Minister of Environment
- In office 5 March 2020 – 6 October 2020
- Prime Minister: Mateusz Morawiecki
- Preceded by: Michał Kurtyka
- Succeeded by: Michał Kurtyka

Member of the Sejm
- Incumbent
- Assumed office 13 November 2019
- Constituency: Rybnik

Personal details
- Born: 7 November 1991 (age 34)
- Party: Sovereign Poland

= Michał Woś =

Polish politician (born 1991)

Michał Piotr Woś (born 7 November 1991) is a Polish politician of Sovereign Poland serving as a member of the Sejm. He was first elected in the 2019 parliamentary election, and was re-elected in 2023. He served as deputy minister of justice from 2017 to 2018, minister for humanitarian aid in 2019, minister without portfolio from 2019 to 2020, minister of environment in 2020, and secretary of state in the Ministry of Justice from 2020 to 2023.
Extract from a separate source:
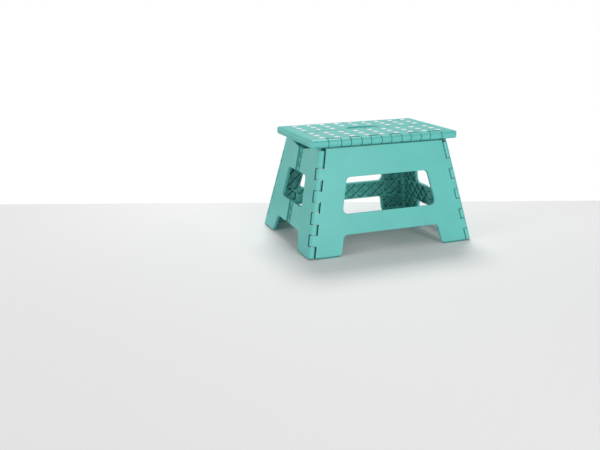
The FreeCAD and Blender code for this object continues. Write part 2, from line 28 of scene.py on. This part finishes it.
# ------------------------------------------------------------- node helpers
class Shader:
    """A small wrapper that adds and links nodes of one material."""

    def __init__(self, name):
        self.material = bpy.data.materials.new(name)
        self.material.use_nodes = True
        self.tree = self.material.node_tree
        self.tree.nodes.clear()
        self.output = self.add("ShaderNodeOutputMaterial")
        self.surface = self.add("ShaderNodeBsdfPrincipled")
        self.link(self.surface, "BSDF", self.output, "Surface")
        self.place = self.add("ShaderNodeTexCoord")

    def add(self, kind, **inputs):
        node = self.tree.nodes.new(kind)
        for key, value in inputs.items():
            node.inputs[key.replace("_", " ")].default_value = value
        return node

    def link(self, a, out, b, into):
        self.tree.links.new(a.outputs[out], b.inputs[into])

    def noise(self, scale, detail=2.0, stretch=None):
        node = self.add("ShaderNodeTexNoise", Scale=scale, Detail=detail)
        if stretch:
            mapping = self.add("ShaderNodeMapping", Scale=stretch)
            self.link(self.place, "Object", mapping, "Vector")
            self.link(mapping, "Vector", node, "Vector")
        else:
            self.link(self.place, "Object", node, "Vector")
        return node

    def ramp(self, source, low, high, start=0.3, end=0.7):
        node = self.add("ShaderNodeValToRGB")
        node.color_ramp.elements[0].position = start
        node.color_ramp.elements[1].position = end
        node.color_ramp.elements[0].color = low
        node.color_ramp.elements[1].color = high
        self.link(source, "Fac", node, "Fac")
        return node

    def spread(self, source, low, high):
        node = self.add("ShaderNodeMapRange")
        node.inputs["To Min"].default_value = low
        node.inputs["To Max"].default_value = high
        self.link(source, "Fac", node, "Value")
        return node

    def painted_gap_shade(self, tint, reach):
        """Paints shade into a colour in narrow gaps, creases and recesses, where little light
        comes back out.
        """
        deepest_painted_shade = (0.13, 0.17, 0.18, 1)
        near = self.add("ShaderNodeAmbientOcclusion", Distance=reach)
        near.samples = 8
        self.link(tint, "Color", near, "Color")
        shade_ramp = self.add("ShaderNodeValToRGB")
        shade_ramp.color_ramp.elements[0].position = 0.15
        shade_ramp.color_ramp.elements[1].position = 0.85
        shade_ramp.color_ramp.elements[0].color = deepest_painted_shade
        shade_ramp.color_ramp.elements[1].color = (1, 1, 1, 1)
        self.link(near, "AO", shade_ramp, "Fac")
        mixed = self.add("ShaderNodeVectorMath")
        mixed.operation = "MULTIPLY"
        self.link(tint, "Color", mixed, 0)
        self.link(shade_ramp, "Color", mixed, 1)
        return mixed

    def fade_out(self, start, end):
        """Turns the surface clear between two distances from the object's middle."""
        spot = self.add("ShaderNodeNewGeometry")
        reach = self.add("ShaderNodeVectorMath")
        reach.operation = "LENGTH"
        self.link(spot, "Position", reach, 0)
        fade = self.add("ShaderNodeMapRange")
        fade.inputs["From Min"].default_value = start
        fade.inputs["From Max"].default_value = end
        self.link(reach, "Value", fade, "Value")
        gone = self.add("ShaderNodeBsdfTransparent")
        blend = self.add("ShaderNodeMixShader")
        self.link(fade, "Result", blend, 0)
        self.link(self.surface, "BSDF", blend, 1)
        self.link(gone, "BSDF", blend, 2)
        self.link(blend, "Shader", self.output, "Surface")

    def relief(self, grain, distance, strength, radius=0.0):
        bump = self.add("ShaderNodeBump", Strength=strength, Distance=distance)
        self.link(grain, "Fac", bump, "Height")
        if radius:
            bevel = self.add("ShaderNodeBevel", Radius=radius)
            bevel.samples = 6
            self.link(bevel, "Normal", bump, "Normal")
        self.link(bump, "Normal", self.surface, "Normal")


def shade(colour, factor):
    return tuple(c * factor for c in colour) + (1.0,)


def plastic(name, colour, rough, edge=0.0013, painted_shade_reach=0.007):
    s = Shader(name)
    cloud = s.noise(22.0, 3.0)
    tint = s.ramp(cloud, shade(colour, 0.965), shade(colour, 1.03))
    # painted shade: the base colour is darkened in gaps, creases and recesses by an
    # ambient-occlusion probe
    s.link(s.painted_gap_shade(tint, painted_shade_reach), "Vector", s.surface, "Base Color")
    worn = s.noise(140.0, 4.0)
    s.link(s.spread(worn, rough - 0.05, rough + 0.07), "Result", s.surface, "Roughness")
    s.surface.inputs["Specular IOR Level"].default_value = 0.42
    s.surface.inputs["Subsurface Weight"].default_value = 0.04
    s.surface.inputs["Subsurface Scale"].default_value = 0.002
    s.relief(s.noise(2600.0, 2.0), 0.00008, 0.3, edge)
    return s.material


def rubber(name, colour, rough):
    s = Shader(name)
    speck = s.noise(900.0, 3.0)
    tint = s.ramp(speck, shade(colour, 0.93), shade(colour, 1.04))
    s.link(tint, "Color", s.surface, "Base Color")
    s.link(s.spread(s.noise(300.0), rough - 0.06, rough + 0.06), "Result", s.surface, "Roughness")
    s.surface.inputs["Specular IOR Level"].default_value = 0.3
    s.relief(s.noise(1800.0, 3.0), 0.0001, 0.4, 0.0004)
    return s.material


def steel(name, colour):
    s = Shader(name)
    drawn = s.noise(60.0, 4.0, (1.0, 40.0, 40.0))
    tint = s.ramp(drawn, shade(colour, 0.85), shade(colour, 1.08))
    s.link(tint, "Color", s.surface, "Base Color")
    s.surface.inputs["Metallic"].default_value = 1.0
    s.link(s.spread(drawn, 0.24, 0.4), "Result", s.surface, "Roughness")
    s.relief(drawn, 0.00005, 0.3)
    return s.material


TEAL = (0.125, 0.545, 0.495)
materials = {
    "shell_plastic": plastic("teal_polypropylene", TEAL, 0.42),
    "grip_rubber": rubber("pale_grip_rubber", (0.83, 0.79, 0.83), 0.62),
    "foot_rubber": rubber("dark_foot_rubber", (0.07, 0.27, 0.25), 0.7),
    "pin_steel": steel("drawn_steel", (0.5, 0.51, 0.52)),
}

slots = {item["node"]: item["material_slot"] for item in frame["record"]["subparts"]}
for node_name, node in frame["nodes"].items():
    node.data.materials.clear()
    node.data.materials.append(materials[slots[node_name]])


# --------------------------------------------------------- floor and lights
VIEW_TURN = math.radians(-20.9)
FAR_EDGE = 0.245
FADE_START = 1.5
FADE_END = 2.4
FLOOR_WIDE = 9.0
FLOOR_DEEP = 5.0

bpy.ops.mesh.primitive_plane_add(size=1.0, location=(0, 0, 0))
floor = bpy.context.object
floor.name = "studio_floor"
floor.scale = (FLOOR_WIDE, FLOOR_DEEP, 1.0)
floor.rotation_euler = (0, 0, VIEW_TURN)
middle = Vector((0, FAR_EDGE - FLOOR_DEEP / 2, 0))
floor.location = Matrix.Rotation(VIEW_TURN, 3, "Z") @ middle
ground = Shader("pale_floor")
paper = ground.ramp(ground.noise(3.0), (0.87, 0.865, 0.86, 1), (0.89, 0.885, 0.88, 1))
ground.link(paper, "Color", ground.surface, "Base Color")
ground.surface.inputs["Roughness"].default_value = 0.75
ground.surface.inputs["Specular IOR Level"].default_value = 0.2
ground.fade_out(FADE_START, FADE_END)
floor.data.materials.append(ground.material)

world = bpy.data.worlds.new("studio")
scene.world = world
world.use_nodes = True
sky = world.node_tree
# The camera sees plain white; everything else is lit by a dimmer, slightly cool sky.
seen = sky.nodes["Background"]
seen.inputs["Color"].default_value = (1, 1, 1, 1)
seen.inputs["Strength"].default_value = 1.0
ambient = sky.nodes.new("ShaderNodeBackground")
ambient.inputs["Color"].default_value = (0.97, 0.985, 1, 1)
ambient.inputs["Strength"].default_value = 0.35
ray = sky.nodes.new("ShaderNodeLightPath")
either = sky.nodes.new("ShaderNodeMixShader")
sky.links.new(ray.outputs["Is Camera Ray"], either.inputs["Fac"])
sky.links.new(ambient.outputs["Background"], either.inputs[1])
sky.links.new(seen.outputs["Background"], either.inputs[2])
sky.links.new(either.outputs["Shader"], sky.nodes["World Output"].inputs["Surface"])


def area_light(name, place, target, size, power):
    data = bpy.data.lights.new(name, "AREA")
    data.shape = "DISK"
    data.size = size
    data.energy = power
    lamp = bpy.data.objects.new(name, data)
    lamp.location = place
    lamp.rotation_euler = (Vector(target) - Vector(place)).to_track_quat("-Z", "Y").to_euler()
    scene.collection.objects.link(lamp)


MIDDLE = (0, 0, 0.1)
area_light("front_fill", (0.2, -2.6, 0.7), MIDDLE, 1.2, 30.0)
area_light("left_fill", (-2.4, -0.6, 0.7), MIDDLE, 1.2, 14.0)
area_light("overhead", (0.3, 0.95, 1.7), MIDDLE, 0.7, 23.0)
area_light("rear_left_card", (-1.3, 2.3, 0.45), MIDDLE, 0.8, 4.5)

# ------------------------------------------------------------------- camera
CAMERA_PLACE = (-0.6477, -1.35614, 0.453)
CAMERA_TILT = 73.676
CAMERA_ROLL = 0.469
CAMERA_TURN = -20.527

camera_data = bpy.data.cameras.new("camera")
camera_data.lens = 44.04
camera_data.sensor_width = 36.0
camera_data.clip_start = 0.05
camera = bpy.data.objects.new("camera", camera_data)
scene.collection.objects.link(camera)
camera.location = CAMERA_PLACE
camera.rotation_euler = [math.radians(angle) for angle in (CAMERA_TILT, CAMERA_ROLL, CAMERA_TURN)]
scene.camera = camera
In May 2020, as environment minister Wos announced that the Polish government was considering a law to require NGOs to disclose foreign funding, because "Poles have a right to know whether they are indeed organisations that work in the interests of Poles". The proposed law was criticized by the opposition; critics argued that the government was trying to suppress criticism.